Comment by willguest

6 days ago

> Female students might object if someone said something they considered sexist, but no one was getting reported for it.

It seems that the defining factor is that there was no actual authority attached to the morality of the situation. He is essentially saying that life was better when one could get away with doing whatever they wanted with no repercussions.

This is such a well-travelled path that I am surprised his intellect, nor that of the people that he claims proof-read this document, didn't protest before hitting 'publish'.

Here's a question: how can social justice actually be justice without enforcement. The US constitution coded this as the 13th amendment - is that now a woke document? Is that an example of "radicals getting tenure", or is it example of progress?

Articles like this really don't age well. Neither, it seems, does the author.

I found it extremely odd that he specifically pointed out professors being sexist as a thing that's perfectly fine to let them get away with.

I live in Europe (Germany) and we have no wokeness here. Saying something sexist or racist isn't a big deal. Some people will think you are an asshole and that's it. Our leftists go to the US and come back ranting about how oppressive wokeness is. I'm a minority myself and have experienced my fair share of racism. But I have no desire to push for somebody to get fired for making a racist joke or some such thing. I will just lower my opinion of them and move on with my life. I don't want to live in a country where a wrong word at the wrong time might mean you're fired.

  • Germany has laws against hate speech! There are opinions you can be jailed for in Germany that you couldn't be in the US.

  • I think it depends on the word and the context. If the person speaking is your boss, there might be situations where 'moving on' isn't an option and the words might have wider implication in your life.

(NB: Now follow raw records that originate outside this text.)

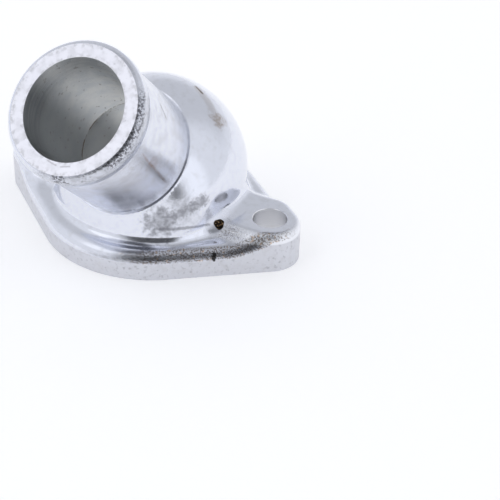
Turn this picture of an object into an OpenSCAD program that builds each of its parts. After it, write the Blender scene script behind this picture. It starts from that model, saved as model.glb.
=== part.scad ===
// Coolant flange: a two bolt water outlet, cast in aluminium as one piece.
// The gasket face lies on z = 0 with the bolt holes on the X axis, and the hose
// spigot leans over the front edge, towards -Y.

/* [Bolt flange] */
// Distance between the two bolt holes
bolt_spacing = 82.6; // [78:0.2:100]
// Diameter of the bolt holes
bolt_hole_d = 10.6; // [6:0.1:12]
// Radius of the round middle of the flange
flange_r = 34.7; // [34:0.1:38]
// Radius of each ear round its bolt hole
ear_r = 9.3; // [8.5:0.1:12]
// Height of the flange in front of the dome and behind it
shelf_h = 9.2; // [6:0.1:10.5]
// Height of the raised bolt pads
pad_h = 13.1; // [12:0.1:15]
// Half width of the flat top of each bolt pad
pad_half_w = 9.3; // [7:0.1:14]
// Radius of the worn upper edges
edge_r = 2.3; // [0.8:0.1:3]
// Radius of the fillet where the pads' sides meet the shelf
foot_fillet_r = 1.4; // [0.6:0.1:1.6]

/* [Dome] */
// Outer radius of the dome
dome_r = 29.3; // [28.5:0.1:30.2]
// Height of the dome's centre over the gasket face
dome_z = 17.6; // [17:0.1:22]
// Radius of the fillet between the dome and the shelf
shelf_fillet_r = 3; // [1:0.1:3.8]
// Radius of the fillet between the dome and the pads
pad_fillet_r = 3.9; // [1:0.1:3.9]

/* [Spigot] */
// Angle of the spigot over the gasket face
spigot_angle = 45; // [35:1:60]
// Distance from the dome's centre to the faced end of the spigot
spigot_reach = 56.8; // [45:0.1:70]
// Diameter of the turned neck that the hose slides over
neck_d = 39.1; // [36:0.1:40]
// Distance from the dome's centre to the shoulder where the turned neck ends
shoulder_reach = 20.6; // [19:0.1:26]
// Diameter of the bead that holds the hose
bead_d = 41.1; // [40.4:0.1:44]
// Length of the bead, from the faced end to its fine groove
bead_len = 6.8; // [5:0.1:9]
// Radius of the bead's round nose
bead_nose_r = 1.9; // [0.8:0.1:2.4]
// Length of the round crest of the bead behind its nose
crest_len = 1.6; // [0.5:0.1:2.5]
// Depth of the fine groove behind the bead
groove_depth = 0.25; // [0.1:0.05:0.6]
// Width of the fine groove behind the bead
groove_w = 0.6; // [0.3:0.1:1]

/* [Waterway] */
// Diameter of the bore through the spigot
bore_d = 29.6; // [20:0.1:32]
// Length of the bored and cleaned stretch inside the mouth
counterbore_len = 9; // [2:0.5:15]
// How much wider the cleaned stretch is than the rest of the bore
counterbore_step = 0.3; // [0.1:0.1:1]
// Diameter of the round chamber under the dome
chamber_d = 47.6; // [40:0.1:50]
// Width of the broken edge round the chamber's mouth
mouth_chamfer = 0.6; // [0.2:0.1:1.2]

/* [Casting flaw] */
// Diameter of the blow hole beside the front of the right pad
pit_d = 2.9; // [1:0.1:4]
// Direction of the blow hole from the dome's axis
pit_angle = -18; // [-30:1:-8]
// Share of the fillet's radius by which the blow hole lies out from the dome
pit_share = 0.35; // [0:0.05:0.8]

/* [Hidden] */
$fn = 96;
// Depth by which a shape sinks into its neighbour, so that no two only touch
seam = 0.03;
// Length by which a cutting shape runs out past the face that it opens
over = 1;
bolt_x = bolt_spacing / 2;
neck_r = neck_d / 2;
bead_r = bead_d / 2;
bore_r = bore_d / 2;
chamber_r = chamber_d / 2;
// Direction of the flange's straight sides, which touch the middle and an ear
side_angle = acos((flange_r - ear_r) / bolt_x);
side_len = bolt_x * sin(side_angle);
// Length by which a straight side runs past the points where it touches the rounds
side_over = 0.4;
// The blow hole lies where the dome's fillet meets the edge of the pad
pit_reach = dome_r + pad_fillet_r * pit_share;
pit_z = pad_h - edge_r * pit_share;
// Half width of the pads at their straight sides
ridge_half_w = pad_half_w + edge_r;
// Length that is longer than the part in every direction
beyond = 4 * (bolt_x + spigot_reach);

// Half section of a plate with a round upper edge, from its middle outwards
module plate_section(r, h) {
    square([r - edge_r, h]);
    square([r, h - edge_r]);
    translate([r - edge_r, h - edge_r]) circle(r = edge_r);
}

// Round plate with a round upper edge
module round_plate(r, h) {
    rotate_extrude() intersection() {
        plate_section(r, h);
        square([r + edge_r, h + edge_r]);
    }
}

// Straight side of the flange, between the middle and one ear
module side_plate(h) {
    rotate([0, 0, side_angle - 90]) translate([-side_over, 0, 0]) rotate([90, 0, 90])
        linear_extrude(side_len + 2 * side_over) plate_section(flange_r - seam, h);
}

// Two bolt flange with vertical sides and a round upper edge
module flange_plate(h) {
    round_plate(flange_r, h);
    for (end = [0, 1]) mirror([end, 0, 0]) {
        translate([bolt_x, 0, 0]) round_plate(ear_r, h);
        for (side = [0, 1]) mirror([0, side, 0]) side_plate(h);
    }
}

// Sweeps a half section along the bolt line, to both sides of it
module along_bolt_line() {
    translate([-beyond / 2, 0, 0]) rotate([90, 0, 90]) linear_extrude(beyond)
        for (side = [0, 1]) mirror([side, 0]) children();
}

// Straight ridge along the bolt line, whose flat top is the pads' width
module pad_ridge(h) {
    along_bolt_line() plate_section(ridge_half_w, h);
}

// Fillet at the foot of the ridge, where it stands on the shelf
module pad_foot() {
    along_bolt_line() difference() {
        square([ridge_half_w + foot_fillet_r, shelf_h + foot_fillet_r - 2 * seam]);
        translate([ridge_half_w + foot_fillet_r - seam, shelf_h + foot_fillet_r - seam])
            circle(r = foot_fillet_r);
    }
}

// Dome on a straight wall, with the fillet that runs out on a face at height h
module dome_body(h, fillet_r) {
    rotate_extrude() {
        translate([0, dome_z]) intersection() {
            circle(r = dome_r);
            square(dome_r + over);
        }
        square([dome_r - seam, dome_z + seam]);
        difference() {
            square([dome_r + fillet_r, h + fillet_r]);
            translate([dome_r + fillet_r, h + fillet_r - seam]) circle(r = fillet_r);
            translate([0, h]) square([dome_r - edge_r, fillet_r * 2]);
        }
    }
}

// Section of the turned spigot, along its axis from the dome's centre
module spigot_section() {
    nose_x = bead_r - bead_nose_r;
    nose_y = spigot_reach - bead_nose_r;
    groove_y = spigot_reach - bead_len;
    polygon([
        [0, 0],
        [neck_r, 0],
        [neck_r, groove_y - groove_w],
        [neck_r - groove_depth, groove_y - groove_w / 2],
        [neck_r, groove_y],
        [bead_r, nose_y - crest_len],
        [bead_r, nose_y],
        [nose_x, nose_y],
        [nose_x, spigot_reach],
        [0, spigot_reach]
    ]);
    translate([nose_x, nose_y]) intersection() {
        circle(r = bead_nose_r);
        translate([-seam, -seam]) square(2 * bead_nose_r);
    }
}

// Places a shape along the spigot's axis, from the dome's centre
module along_spigot() {
    translate([0, 0, dome_z]) rotate([90 - spigot_angle, 0, 0]) children();
}

// Room that the turning tool leaves round the neck, down to its shoulder
module turning_room() {
    room_len = dome_r - shoulder_reach + over;
    translate([0, 0, shoulder_reach]) difference() {
        cylinder(r = dome_r, h = room_len);
        translate([0, 0, -seam]) cylinder(r = neck_r - seam, h = room_len + 2 * seam);
    }
}

// Water passage: round chamber under the dome, open at the gasket face
module chamber() {
    translate([0, 0, dome_z]) sphere(r = chamber_r);
    translate([0, 0, -over]) cylinder(r = chamber_r - seam, h = dome_z + over);
    translate([0, 0, -seam])
        cylinder(r1 = chamber_r + mouth_chamfer, r2 = chamber_r - seam, h = mouth_chamfer + seam);
}

// Water passage: cored bore of the spigot, cleaned up at its mouth
module bore() {
    cylinder(r = bore_r, h = spigot_reach + over);
    translate([0, 0, spigot_reach - counterbore_len])
        cylinder(r = bore_r + counterbore_step, h = counterbore_len + over);
}

// The whole casting
module casting() {
    color([0.79, 0.8, 0.85]) difference() {
        union() {
            flange_plate(shelf_h);
            intersection() {
                flange_plate(pad_h);
                union() {
                    pad_ridge(pad_h);
                    pad_foot();
                }
            }
            difference() {
                dome_body(shelf_h, shelf_fillet_r);
                along_spigot() turning_room();
            }
            intersection() {
                dome_body(pad_h, pad_fillet_r);
                pad_ridge(pad_h + 2 * pad_fillet_r);
            }
            along_spigot() rotate_extrude() spigot_section();
        }
        chamber();
        along_spigot() bore();
        for (end = [-1, 1]) translate([end * bolt_x, 0, -over])
            cylinder(d = bolt_hole_d, h = pad_h + 2 * over);
        rotate([0, 0, pit_angle]) translate([pit_reach, 0, pit_z]) sphere(d = pit_d);
    }
}

casting();
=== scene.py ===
import math
import bmesh
import bpy
from mathutils import Matrix, Vector, noise


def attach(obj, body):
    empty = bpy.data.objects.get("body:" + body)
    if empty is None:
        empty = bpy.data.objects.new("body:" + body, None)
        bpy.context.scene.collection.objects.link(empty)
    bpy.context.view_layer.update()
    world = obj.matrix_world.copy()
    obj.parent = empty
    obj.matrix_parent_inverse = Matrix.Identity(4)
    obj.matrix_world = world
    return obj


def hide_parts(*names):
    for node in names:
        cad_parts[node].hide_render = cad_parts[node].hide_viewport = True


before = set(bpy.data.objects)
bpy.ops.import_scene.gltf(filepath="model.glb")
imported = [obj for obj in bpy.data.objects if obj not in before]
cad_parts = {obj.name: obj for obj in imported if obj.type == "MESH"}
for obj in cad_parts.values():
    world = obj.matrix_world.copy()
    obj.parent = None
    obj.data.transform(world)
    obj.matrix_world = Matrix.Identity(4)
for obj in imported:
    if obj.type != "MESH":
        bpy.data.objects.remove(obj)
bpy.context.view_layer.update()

# The raw casting is one piece of aluminium, poured in a sand mould and then polished all over.
# Its skin grows from one distance field: two flange plates, the raised bolt pads, the dome and
# the spigot, each joined to the next by a round fillet. The sizes are in millimetres.
MM = 0.001


class Wire:
    """An output of a node, on which sums in Python add Math nodes."""

    def __init__(self, bench, socket):
        self.bench = bench
        self.socket = socket

    def math(self, operation, *others):
        terms = dict(enumerate((self,) + others))
        return self.bench.add("ShaderNodeMath", terms, operation=operation)

    def __add__(self, other):
        return self.math("ADD", other)

    def __sub__(self, other):
        return self.math("SUBTRACT", other)

    def __mul__(self, other):
        return self.math("MULTIPLY", other)

    def __truediv__(self, other):
        return self.math("DIVIDE", other)

    def __rsub__(self, other):
        return self.math("MULTIPLY_ADD", -1.0, other)

    def __pow__(self, other):
        return self.math("POWER", other)

    __radd__ = __add__
    __rmul__ = __mul__

    def least(self, other):
        return self.math("MINIMUM", other)

    def most(self, other):
        return self.math("MAXIMUM", other)

    def size(self):
        return self.math("ABSOLUTE")

    def step(self, start, end):
        """Rises smoothly from 0 at start to 1 at end."""
        return self.bench.add(
            "ShaderNodeMapRange", {"Value": self, "From Min": start, "From Max": end},
            interpolation_type="SMOOTHSTEP",
        )


class Bench:
    """A node tree being wired, for the casting's shape or for one of its finishes."""

    def __init__(self, tree):
        self.tree = tree

    def add(self, kind, inputs=(), out=0, **settings):
        """Adds a node: its settings first, then the values or links of its sockets."""
        node = self.tree.nodes.new(kind)
        for name, value in settings.items():
            setattr(node, name, value)
        for key, value in dict(inputs).items():
            if isinstance(value, Wire):
                self.tree.links.new(value.socket, node.inputs[key])
            else:
                node.inputs[key].default_value = value
        return None if out is None else Wire(self, node.outputs[out])


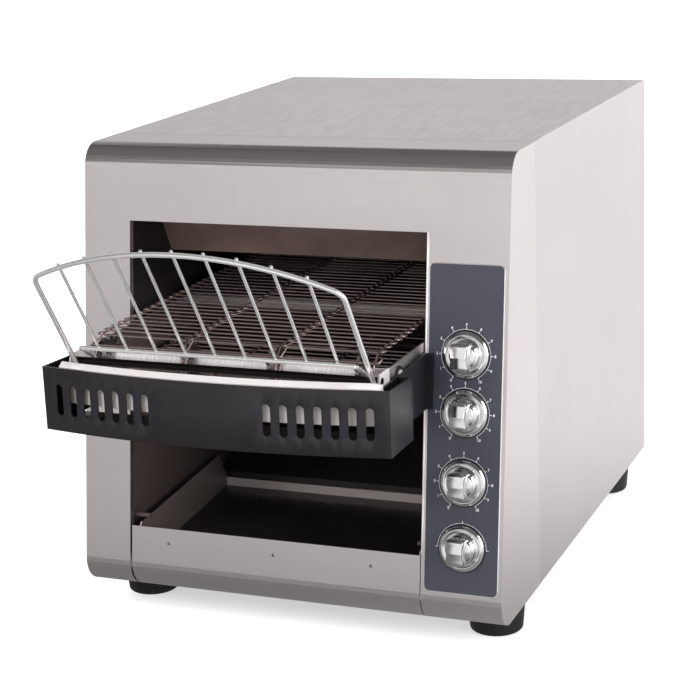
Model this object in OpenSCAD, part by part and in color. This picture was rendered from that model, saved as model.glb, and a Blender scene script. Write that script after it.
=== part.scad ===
// Conveyor toaster: a countertop tunnel toaster with a wire belt that feeds
// bread in at the top of its front and gives the toast back below.
// Millimetres. X to the right, Y to the back, Z up. The origin is on the
// counter, at the middle of the whole machine's outline.

/* [Housing] */
// Width of the housing
body_w = 368; // [364:1:380]
// Depth of the housing at its bottom
body_d = 490; // [486:1:510]
// Height of the housing above its feet
body_h = 371; // [366:1:384]
// Lean of the front face
face_lean = 8.2; // [7:0.1:9]
// Thickness of the outer sheets
sheet = 1.2; // [1:0.1:1.4]
// Radius of the top front edge
top_round = 20; // [14:1:26]
// Radius of the bottom front edge
foot_round = 23; // [18:1:25]
// How far the front frame wraps back
bezel_d = 112; // [108:1:116]
// Width of the left post
post_left_w = 42; // [42:0.5:44]
// Width of the right post
post_right_w = 67; // [65:0.5:67]
// Height of the header over the opening
header_h = 61; // [56:1:64]
// Depth of the folded edges round the opening
flange_d = 6; // [4:0.5:8]

/* [Feet] */
// Height of a foot
foot_h = 25; // [20:1:40]
// Radius of a foot at its top
foot_r = 24; // [22:1:25]
// Foot centre from the side
foot_side = 26; // [25:1:30]
// Front foot centre behind the face line
foot_front = 72; // [60:1:84]
// Rear foot centre from the back
foot_back = 60; // [40:1:80]

/* [Tunnel] */
// Left tunnel wall from the housing's left side
tunnel_left = 40; // [38:0.5:40]
// Right tunnel wall from the housing's right side
tunnel_right = 58; // [52:0.5:58]
// Thickness of inner sheets
liner = 1; // [0.8:0.1:1.2]
// Top of the tunnel walls above the housing's bottom
wall_top = 318; // [316:1:320]
// Height of the baffle's lower edge
baffle_low = 270; // [266:1:274]
// Front edge of the upper reflector behind the face line
reflector_front = 121; // [119:1:124]
// Rear edge of the upper reflector from the housing's back
reflector_back = 90; // [86:1:100]
// Radius of the bend at the foot of the drop behind the belt
chute_r = 45; // [40:1:48]
// Height of that bend's centre
chute_z = 175; // [172:1:178]
// Slope of the chute, down to the tray
chute_slope = 19.6; // [19:0.1:20.5]
// Rear face of the drop from the housing's back
chute_back = 32; // [26:1:36]
// Radius of a heating tube
heater_r = 5; // [4:0.5:5.5]
// Height of the upper heating tubes
upper_heater_z = 283; // [281:1:284]
// Height of the lower heating tubes
lower_heater_z = 218; // [216:0.5:220]

/* [Belt] */
// Left edge of the belt inside the opening
belt_in_left = 6; // [5.5:0.5:8]
// Right edge of the belt inside the opening
belt_in_right = 9; // [6:0.5:12]
// Height of the belt's top surface
belt_top = 235; // [233:0.5:237]
// Distance from wire to wire
belt_pitch = 11.1; // [10.9:0.05:11.2]
// Number of belt wires
belt_rows = 88; // [86:2:90]
// Thickness of a belt wire
belt_wire = 1.6; // [1.2:0.1:1.8]
// Teeth on a belt sprocket
belt_teeth = 11; // [11:1:11]
// Front shaft ahead of the face line
front_shaft_ahead = 27; // [24:1:28]
// Radius of the belt shafts
shaft_r = 5; // [4:0.5:6]
// Distance of the outer sprockets from the belt's edges
sprocket_in = 13; // [11:0.5:16]

/* [Conveyor front] */
// Thickness of a conveyor rail
rail_t = 1.5; // [1.2:0.1:1.8]
// Top edge of the rails
rail_top = 225.5; // [224:0.5:227]
// Bottom edge of the rails
rail_low = 186; // [182:1:188]
// How far the guard's middle stands ahead of the face line
guard_reach = 98.3; // [98:0.1:101]
// Radius of the guard's bowed front
guard_bow = 786; // [780:1:900]
// How far the guard stands out past each side of the opening
guard_over = 14.5; // [14:0.5:15]
// Depth of the guard's sides behind its front corners
guard_side_d = 47; // [43:1:49]
// Distance of the guard's arms inside its sides
guard_arm_in = 11; // [10.5:0.1:11.2]
// Bottom of the guard
guard_low = 169; // [166:1:172]
// Height of the guard's front
guard_h = 51; // [50:1:54]
// Thickness of the guard
guard_t = 1.5; // [1.2:0.1:1.8]
// Slots in each half of the guard
slot_count = 7; // [5:1:7]
// Distance from slot to slot
slot_step = 13.2; // [12:0.1:13.3]
// Distance from the guard's middle to the middle of each row of slots
slot_row_x = 90; // [86:0.5:91]
// Width of a slot
slot_w = 6.4; // [5:0.1:7]
// Height of a slot
slot_h = 25; // [22:1:28]

/* [Feed rack] */
// Distance of the rack's legs inside the opening's width
rack_in = 5.5; // [5:0.5:8]
// Radius of the arch at the rack's top
rack_arch_r = 260; // [230:1:300]
// Height of the arch above the rod, along the rack
rack_rise = 130; // [124:0.5:136]
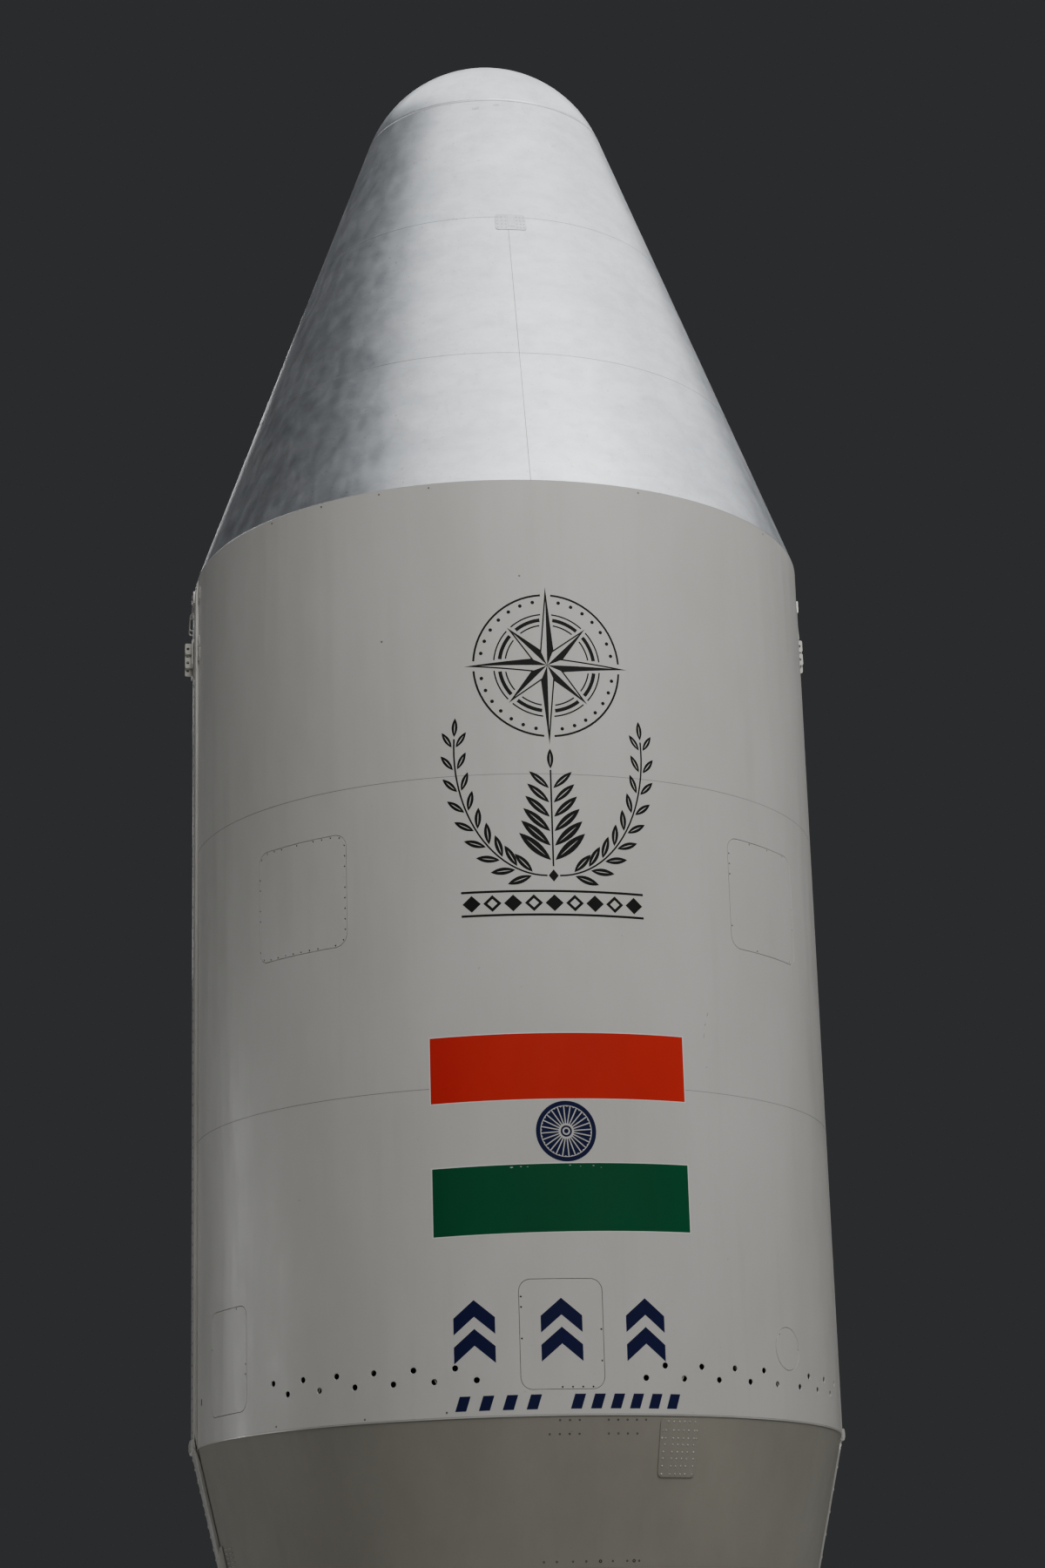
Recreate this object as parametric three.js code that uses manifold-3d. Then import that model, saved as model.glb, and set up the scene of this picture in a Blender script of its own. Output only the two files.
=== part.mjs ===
// Payload fairing of a space launcher: two half shells that close round the payload bay,
// standing on the short skirt that carries them. Millimetres, +Z up.
// The origin is on the floor under the middle of the skirt. -Y is the front, with the doors,
// and the two halves part at the plane y = 0. An azimuth is 0 at the front of its half and
// grows towards the right of a viewer who faces that half.

import * as THREE from "three";
import Module from "manifold-3d";

const wasm = await Module();
wasm.setup();

// Fairing body
const bodyRadius = 1600;
const barrelHeight = 1500;
const barrelNames = ["lower", "middle", "upper"];
const coneAngle = 20.1;
const lowerConeHeight = 810;
const middleConeHeight = 925;
const upperConeHeight = 849;
const capRadius = 693;
const capArcSteps = 6;
const tailAngle = 13.2;
const tailHeight = 750;
const baseRingHeight = 85;
const baseRingThickness = 46;
const coneSeamAzimuth = -0.9;

// Walls and the flanges that join the sections
const wallThickness = 24;
const flangeDepth = 70;
const flangeThickness = 12;
const seatGap = 0.4; // between two pieces that touch
const halfGap = 5; // between the closed halves
const plateSeatGap = 0.8; // under a thin plate that lies on a curved wall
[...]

    Germany actually has several laws in place that explicitly protect people in the workplace, such as the General Equal Treatment Act (2006, with revisions to 2022) which contains an explicit treatment of Harrassment, specifically mentioning that of a sexual nature.

    Going further, in a judgment dated from 06.12.2021, LAG Cologne, sexual harrassment was explicitly stated as acceptable grounds for extraordinary dismissal. So actually you already live in exactly that kind of country.

    https://www.heuking.de/en/news-events/newsletter-articles/de...

    What I think you're trying to say, though, is that you don't experience the kind of angry fanatical discourse that seems to a big feature of social media and US discourse, where laws are being weaponised and used as blunt political instruments, with which to do as much damage to society as possible.

    In this case, I agree with you and am super grateful I don't live there.